◆ The request:
From the line containing "Write part 2" through the line containing "bpy.context.scene.collection.objects.link(piece)", retype each line exactly; include both end lines and nothing beyond them.

....

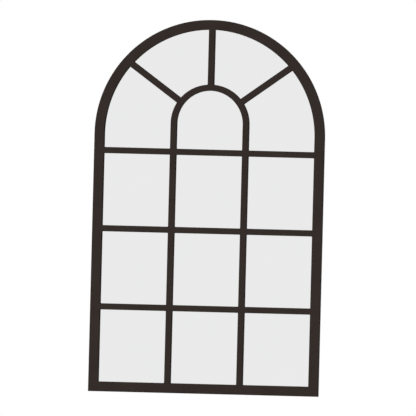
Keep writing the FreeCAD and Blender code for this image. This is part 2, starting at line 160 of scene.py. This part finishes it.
def make_lamp(name, strength, towards):
    """A broad soft lamp, far away. The mirror doesn't show its disc."""
    data = bpy.data.lights.new(name, "SUN")
    data.energy = strength
    data.angle = LAMP_SPREAD
    lamp = bpy.data.objects.new(name, data)
    lamp.rotation_mode = "QUATERNION"
    lamp.rotation_quaternion = towards.to_track_quat("Z", "Y")
    lamp.visible_glossy = False
    bpy.context.scene.collection.objects.link(lamp)


def make_floor():
    mesh = bpy.data.meshes.new("floor")
    corners = [(x * FLOOR_REACH, y * FLOOR_REACH, 0) for x, y in ((-1, -1), (1, -1), (1, 1), (-1, 1))]
    mesh.from_pydata(corners, [], [(0, 1, 2, 3)])
    floor = bpy.data.objects.new("floor", mesh)
    bpy.context.scene.collection.objects.link(floor)
    finish = bpy.data.materials.new("floor")
    finish.use_nodes = True
    nodes, links = finish.node_tree.nodes, finish.node_tree.links
    nodes.clear()
    diffuse, lift = nodes.new("ShaderNodeBsdfDiffuse"), nodes.new("ShaderNodeEmission")
    diffuse.inputs["Color"].default_value = FLOOR_COLOUR
    share = nodes.new("ShaderNodeMath")
    share.operation = "MULTIPLY"
    share.inputs[1].default_value = FLOOR_LIFT
    links.new(seen_directly(nodes, links), share.inputs[0])
    links.new(share.outputs[0], lift.inputs["Strength"])
    add, out = nodes.new("ShaderNodeAddShader"), nodes.new("ShaderNodeOutputMaterial")
    links.new(diffuse.outputs[0], add.inputs[0])
    links.new(lift.outputs[0], add.inputs[1])
    links.new(add.outputs[0], out.inputs[0])
    mesh.materials.append(finish)


# ---------------------------------------------------------------------- materials

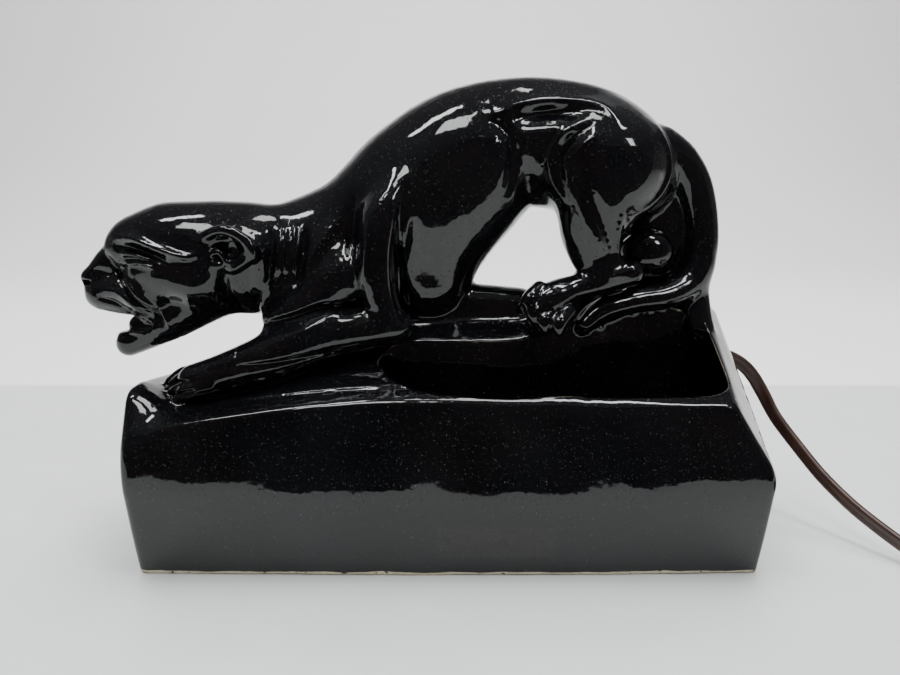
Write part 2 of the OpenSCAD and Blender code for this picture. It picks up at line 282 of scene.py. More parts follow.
MATERIALS = {
    "black_glaze": glaze(),
    "brass": metal("brass", (0.36, 0.24, 0.09), (0.66, 0.48, 0.22), 0.3),
    "bright_brass": metal("bright_brass", (0.55, 0.39, 0.16), (0.80, 0.62, 0.30), 0.2),
    "black_rubber": moulded("black_rubber", (0.012, 0.012, 0.012), (0.028, 0.027, 0.026), 0.7, 1500),
    "brown_plastic": moulded("brown_plastic", (0.035, 0.016, 0.010), (0.060, 0.028, 0.018), 0.32),
    "steel": metal("steel", (0.40, 0.40, 0.41), (0.62, 0.62, 0.63), 0.32),
    "fibre_card": card(),
    "black_phenolic": moulded("black_phenolic", (0.010, 0.008, 0.007), (0.022, 0.017, 0.014), 0.28),
    "cord_brown": moulded("cord_brown", (0.030, 0.014, 0.010), (0.055, 0.026, 0.019), 0.36, 700),
    "bulb_glass": clear_glass(),
    "solder": metal("solder", (0.35, 0.35, 0.35), (0.6, 0.6, 0.6), 0.45),
    "tungsten": metal("tungsten", (0.12, 0.12, 0.13), (0.25, 0.25, 0.27), 0.45),
}


def place_piece(name, mesh, slot, body):
    """The mesh, in metres, as a smooth piece with its slot's material, riding on a body."""
    mesh.polygons.foreach_set("use_smooth", [True] * len(mesh.polygons))
    mesh.materials.append(MATERIALS[slot])
    piece = bpy.data.objects.new(name, mesh)
    bpy.context.scene.collection.objects.link(piece)
    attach(piece, body)
    return piece


def dress_cad_nodes():
    for part in frame["record"]["subparts"]:
        node = frame["nodes"][part["node"]]
        node.data.materials.clear()
        node.data.materials.append(MATERIALS[part["material_slot"]])


dress_cad_nodes()


# ---------------------------------------------------------------- cord

CORD_WIDTH = 5.2
CORD_THICK = 2.7
COIL = (213, -50)
COIL_OUTER, COIL_INNER = 36.4, 21.0
LOW_LAYER, HIGH_LAYER = 2.8, 8.15

LEAD_ROUTE = [
    (110.5, 21, 62), (116.5, 21, 61.8), (122.2, 21, 59.9), (127.2, 21, 56.6), (131.2, 20.7, 52),
    (134.8, 19.4, 45.8), (138.8, 15.6, 37.6), (144.5, 7.4, 28.8), (150, -2, 20.8), (156, -12, 14.3),
    (161, -20, 10.3), (166, -28, 7), (170.5, -35, 4.6), (174.2, -42, 3.2), (176.5, -50, 2.8),
]
TAIL_ROUTE = [
    (246.5, -50, 8.2), (246.5, -40, 7.4), (245, -30, 5), (242, -20, 4.2), (239, -11, 5.6), (238, -2, 7),
]


def smooth_route(points, steps):
    """The points joined by a smooth curve, with steps to each span."""
    p = np.array(points, float)
    t = np.arange(steps)[:, None] / steps
    out = []
    for i in range(len(p) - 1):
        a, b, c, d = p[max(i - 1, 0)], p[i], p[i + 1], p[min(i + 2, len(p) - 1)]
        out.append(0.5 * (2 * b + (c - a) * t + (2 * a - 5 * b + 4 * c - d) * t**2
                          + (3 * b - a - 3 * c + d) * t**3))
    return np.vstack([*out, p[-1:]])


TURN_POINTS = 48
LOW_TURNS, HIGH_TURNS = 5.0, 4.5


def coil_route():
    """Turns inwards on the table, then outwards on top of them."""
    low, high = LOW_TURNS, HIGH_TURNS
    route = []
    for i in range(int((low + high) * TURN_POINTS) + 1):
        turn = i / TURN_POINTS
        if turn < low:
            radius = COIL_OUTER + (COIL_INNER - COIL_OUTER) * turn / low
        else:
            radius = COIL_INNER + (TAIL_ROUTE[0][0] - COIL[0] - COIL_INNER) * (turn - low) / high
        climb = min(max((turn - low + 0.5) / 0.7, 0), 1)
        height = LOW_LAYER + (HIGH_LAYER - LOW_LAYER) * climb * climb * (3 - 2 * climb)
        angle = math.pi + 2 * math.pi * turn
        route.append((COIL[0] + radius * math.cos(angle), COIL[1] + radius * math.sin(angle), height))
    return np.array(route)


def flat_section():
    """Outline of the flat cord: two round conductors side by side with a groove between them."""
    lobe = CORD_THICK / 2
    offset = CORD_WIDTH / 2 - lobe
    outline = []
    for side in (1, -1):
        for angle in np.radians(np.linspace(-117, 117, 10)):
            outline.append((side * (offset + lobe * math.cos(angle)), side * lobe * math.sin(angle)))
    return np.array(outline)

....

◆ Solution to this task:
Write part 2 of the OpenSCAD and Blender code for this picture. It picks up at line 282 of scene.py. More parts follow.
MATERIALS = {
    "black_glaze": glaze(),
    "brass": metal("brass", (0.36, 0.24, 0.09), (0.66, 0.48, 0.22), 0.3),
    "bright_brass": metal("bright_brass", (0.55, 0.39, 0.16), (0.80, 0.62, 0.30), 0.2),
    "black_rubber": moulded("black_rubber", (0.012, 0.012, 0.012), (0.028, 0.027, 0.026), 0.7, 1500),
    "brown_plastic": moulded("brown_plastic", (0.035, 0.016, 0.010), (0.060, 0.028, 0.018), 0.32),
    "steel": metal("steel", (0.40, 0.40, 0.41), (0.62, 0.62, 0.63), 0.32),
    "fibre_card": card(),
    "black_phenolic": moulded("black_phenolic", (0.010, 0.008, 0.007), (0.022, 0.017, 0.014), 0.28),
    "cord_brown": moulded("cord_brown", (0.030, 0.014, 0.010), (0.055, 0.026, 0.019), 0.36, 700),
    "bulb_glass": clear_glass(),
    "solder": metal("solder", (0.35, 0.35, 0.35), (0.6, 0.6, 0.6), 0.45),
    "tungsten": metal("tungsten", (0.12, 0.12, 0.13), (0.25, 0.25, 0.27), 0.45),
}


def place_piece(name, mesh, slot, body):
    """The mesh, in metres, as a smooth piece with its slot's material, riding on a body."""
    mesh.polygons.foreach_set("use_smooth", [True] * len(mesh.polygons))
    mesh.materials.append(MATERIALS[slot])
    piece = bpy.data.objects.new(name, mesh)
    bpy.context.scene.collection.objects.link(piece)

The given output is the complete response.